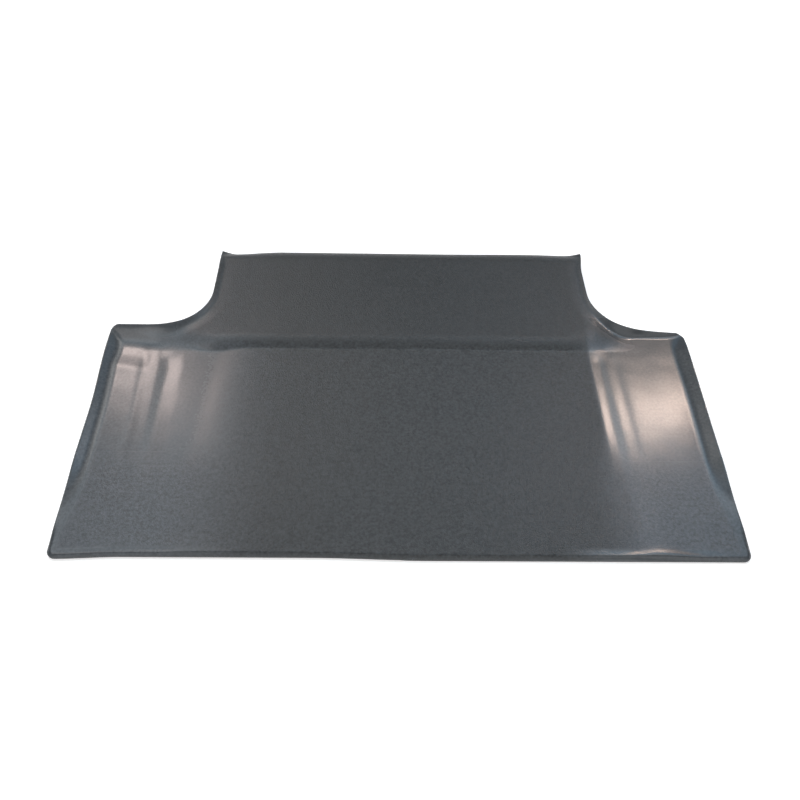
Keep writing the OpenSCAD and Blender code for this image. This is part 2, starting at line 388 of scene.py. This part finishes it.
def polish_share(x, y, edge_d):
    """Where the vinyl is worn smooth: the front of the wings, and a strip along the outer lips."""
    plate = np.where(x > 0, smoothstep(*RIGHT_BORDER, x), 0.75 * smoothstep(-360, -490, x))
    plate = plate * smoothstep(-300, -160, y)
    plate = plate * (1 - smoothstep(92, 132, y) * smoothstep(660, 575, abs(x)))
    reach = 16 * smoothstep(*PAST_TAIL, y)
    strip = smoothstep(30 + reach, 16 + reach, edge_d) * smoothstep(330, 450, abs(x))
    strip = strip * np.where(x < 0, 0.6, 1) * (1 - 0.7 * smoothstep(190, 260, y))
    strip = strip * (1 - 0.6 * smoothstep(-240, -380, y) * smoothstep(650, 700, x))
    return np.maximum(plate, strip)


mat_plan = sheet_plan()
mat_x, mat_y = mat_plan[0].T
face_z, edge_d = upper_face(mat_x, mat_y), edge_distance(mat_x, mat_y)
rounded = ROUNDED_DROP * np.clip(1 - edge_d / ROUNDED_RUN, 0, 1) ** 2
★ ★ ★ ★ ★
What you will do: Return all of the data word for word.

Response below:
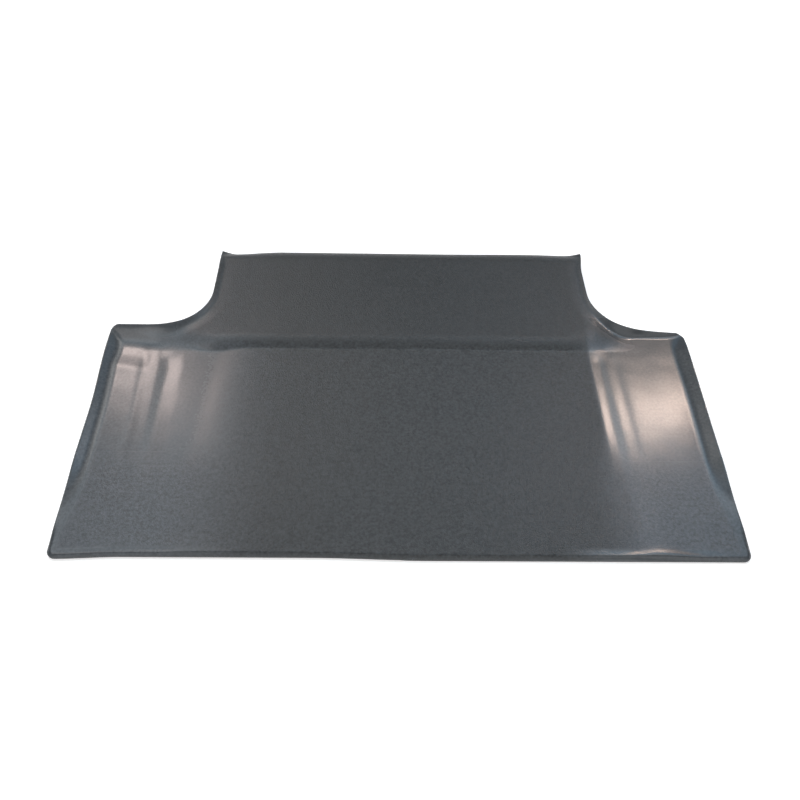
Keep writing the OpenSCAD and Blender code for this image. This is part 2, starting at line 388 of scene.py. This part finishes it.
def polish_share(x, y, edge_d):
    """Where the vinyl is worn smooth: the front of the wings, and a strip along the outer lips."""
    plate = np.where(x > 0, smoothstep(*RIGHT_BORDER, x), 0.75 * smoothstep(-360, -490, x))
    plate = plate * smoothstep(-300, -160, y)
    plate = plate * (1 - smoothstep(92, 132, y) * smoothstep(660, 575, abs(x)))
    reach = 16 * smoothstep(*PAST_TAIL, y)
    strip = smoothstep(30 + reach, 16 + reach, edge_d) * smoothstep(330, 450, abs(x))
    strip = strip * np.where(x < 0, 0.6, 1) * (1 - 0.7 * smoothstep(190, 260, y))
    strip = strip * (1 - 0.6 * smoothstep(-240, -380, y) * smoothstep(650, 700, x))
    return np.maximum(plate, strip)


mat_plan = sheet_plan()
mat_x, mat_y = mat_plan[0].T
face_z, edge_d = upper_face(mat_x, mat_y), edge_distance(mat_x, mat_y)
rounded = ROUNDED_DROP * np.clip(1 - edge_d / ROUNDED_RUN, 0, 1) ** 2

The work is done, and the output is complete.